I’ve been messaging back and forth with a friend all night, an old friend from way back in the day. I knew her sister. Her sister was dear to me. Years ago, we talked. We spent time. We took pictures. She is still taking pictures, this girl I messaged with nonchalantly, catching up on locations and relations and things in between and beyond, like family and jobs. I perused some of the pictures on her page as I avoided cleaning my apartment.
They are normal shots. People posing on porches, in yards, in houses, in jeans, in shorts, in bare feet, with babies, with pets, with comrades, with relatives, with smiles and smirks and serious faces and sexy grins.
(I’m not entirely sure, looking back on that sentence, that grins are found sexy by everyone, but it is my honest hope that they are found sexy by at least several, because real joy, real happiness, is attractive.)
Anyways. Social networking has always been a double-edged sword for me. I like the connectedness it provides. I like knowing what my contacts are doing. I like having people care (or at least seem to care) about what I’m doing. I know, however, deep down inside me, that the “seem to” encased in the parentheses there is all too accurate when it comes to the power that is the internet. Or at least, I thought it was.
I guess that before, I put way too much emphasis on the meaning of all my social networking. I thought it was stupid because it wasn’t as consequential as real communication. It just couldn’t compare to the dealings of every day life. But, when I gave it up, I realized I wasn’t giving up “false” relationships, because Facebook (Myspace, etc.) is only a tool. My mistake was in regarding it as more.

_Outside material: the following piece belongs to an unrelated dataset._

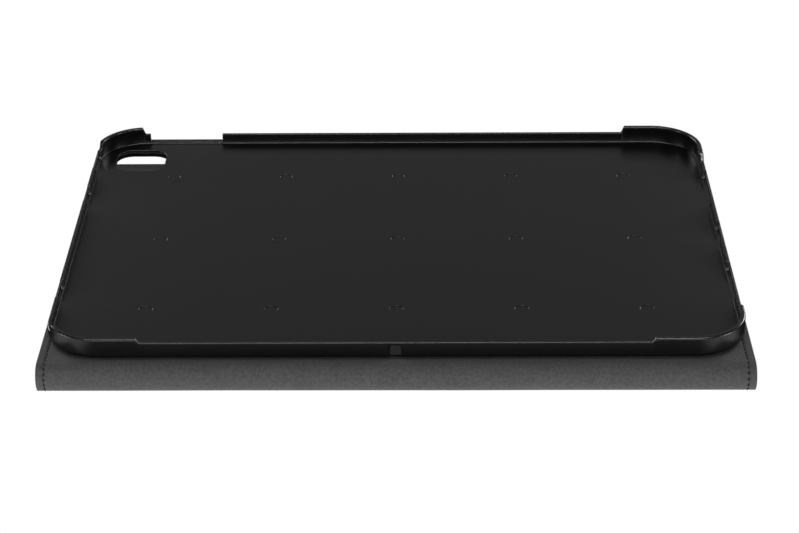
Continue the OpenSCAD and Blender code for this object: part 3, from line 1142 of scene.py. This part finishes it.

Not surprising to me, when I clicked around Facebook and landed on my old friend’s ordinary photographs, something in me perked up a little. Pictures of regular people doing regular things made me think of one of my own little mantras: “Your life is beautiful.” It is. It is my main conclusion from looking around on an internet domain that is a lot about being your self and keeping in touch. Maybe a more cynical person might have thought something different, but I guess you could say my soul grinned a little bit.
(Yeah, I’m telling you my soul is sexy. Perhaps yours is, too.)